EXCERPTED RECORDS:
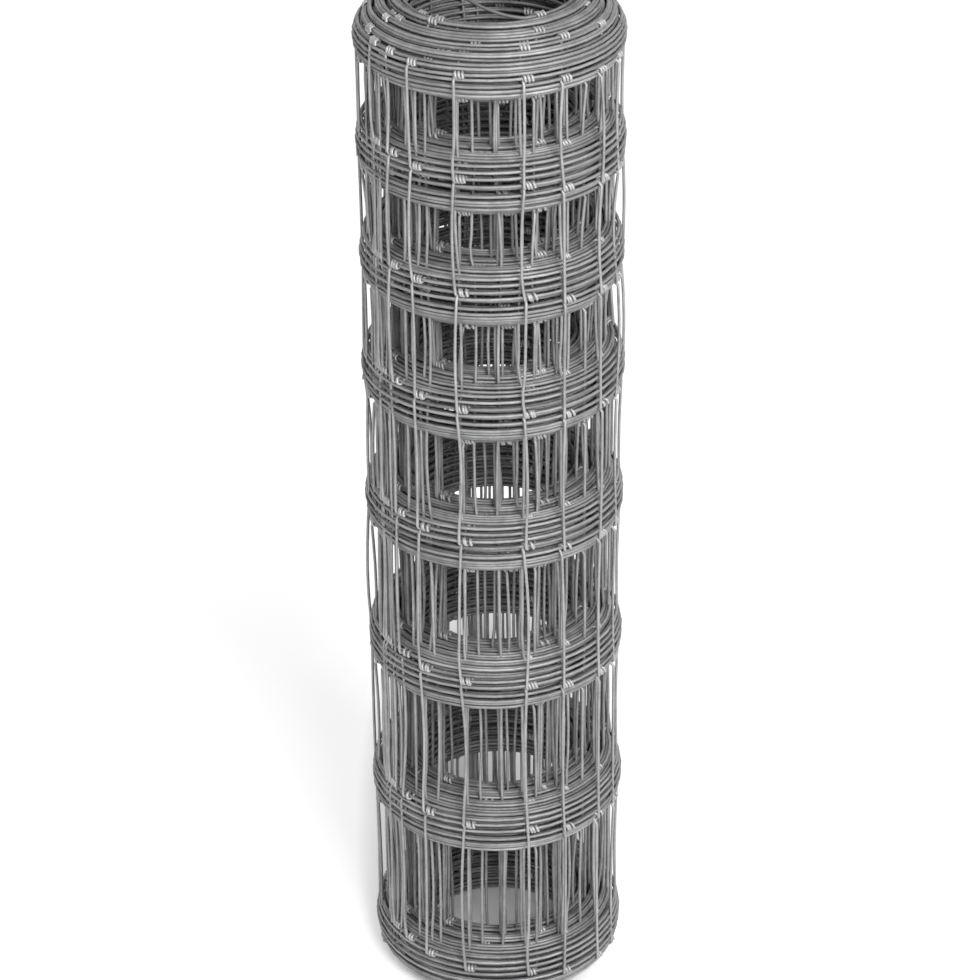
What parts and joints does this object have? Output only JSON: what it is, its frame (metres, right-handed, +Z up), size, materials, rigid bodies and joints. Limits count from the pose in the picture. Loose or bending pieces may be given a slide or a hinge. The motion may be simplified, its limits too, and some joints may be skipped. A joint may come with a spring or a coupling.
{
  "type": "roll of wire fencing",
  "caption": "Standing roll of knotted wire livestock fencing: stacked rings of wound line wire joined by an open cage of upright stays round a clear bore.",
  "frame": {"origin": "middle of the roll's lower end, on the floor", "axes": "+Z up along the roll's axis and bore, from the widely spaced line wires to the closely spaced ones"},
  "size_m": [0.2119, 0.212, 0.854],
  "materials": {
    "galvanised_wire": "weathered galvanised wire, satin"
  },
  "bodies": {
    "root": {"fence_roll": "galvanised_wire"}
  },
  "joints": []
}
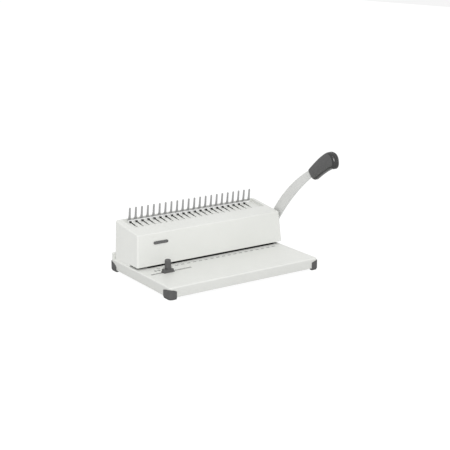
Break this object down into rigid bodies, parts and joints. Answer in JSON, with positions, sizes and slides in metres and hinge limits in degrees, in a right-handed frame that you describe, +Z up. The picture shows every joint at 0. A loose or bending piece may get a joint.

STATED PROBLEM: Copy all of the data. Keep every word exactly as it is.

ANSWER FOR THE TASK:
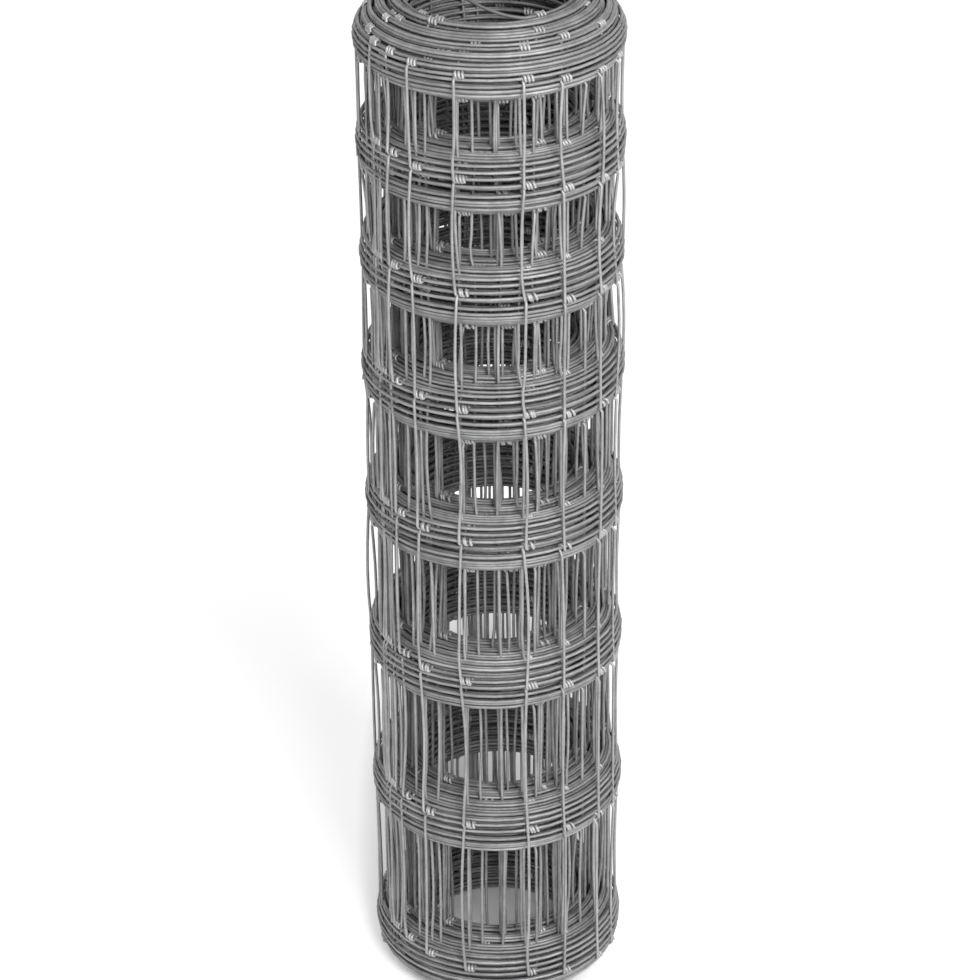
What parts and joints does this object have? Output only JSON: what it is, its frame (metres, right-handed, +Z up), size, materials, rigid bodies and joints. Limits count from the pose in the picture. Loose or bending pieces may be given a slide or a hinge. The motion may be simplified, its limits too, and some joints may be skipped. A joint may come with a spring or a coupling.
{
  "type": "roll of wire fencing",
  "caption": "Standing roll of knotted wire livestock fencing: stacked rings of wound line wire joined by an open cage of upright stays round a clear bore.",
  "frame": {"origin": "middle of the roll's lower end, on the floor", "axes": "+Z up along the roll's axis and bore, from the widely spaced line wires to the closely spaced ones"},
  "size_m": [0.2119, 0.212, 0.854],
  "materials": {
    "galvanised_wire": "weathered galvanised wire, satin"
  },
  "bodies": {
    "root": {"fence_roll": "galvanised_wire"}
  },
  "joints": []
}
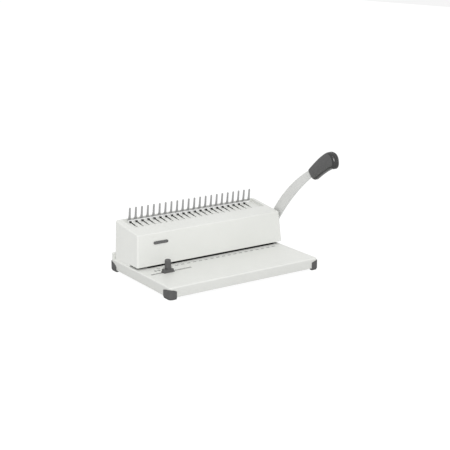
Break this object down into rigid bodies, parts and joints. Answer in JSON, with positions, sizes and slides in metres and hinge limits in degrees, in a right-handed frame that you describe, +Z up. The picture shows every joint at 0. A loose or bending piece may get a joint.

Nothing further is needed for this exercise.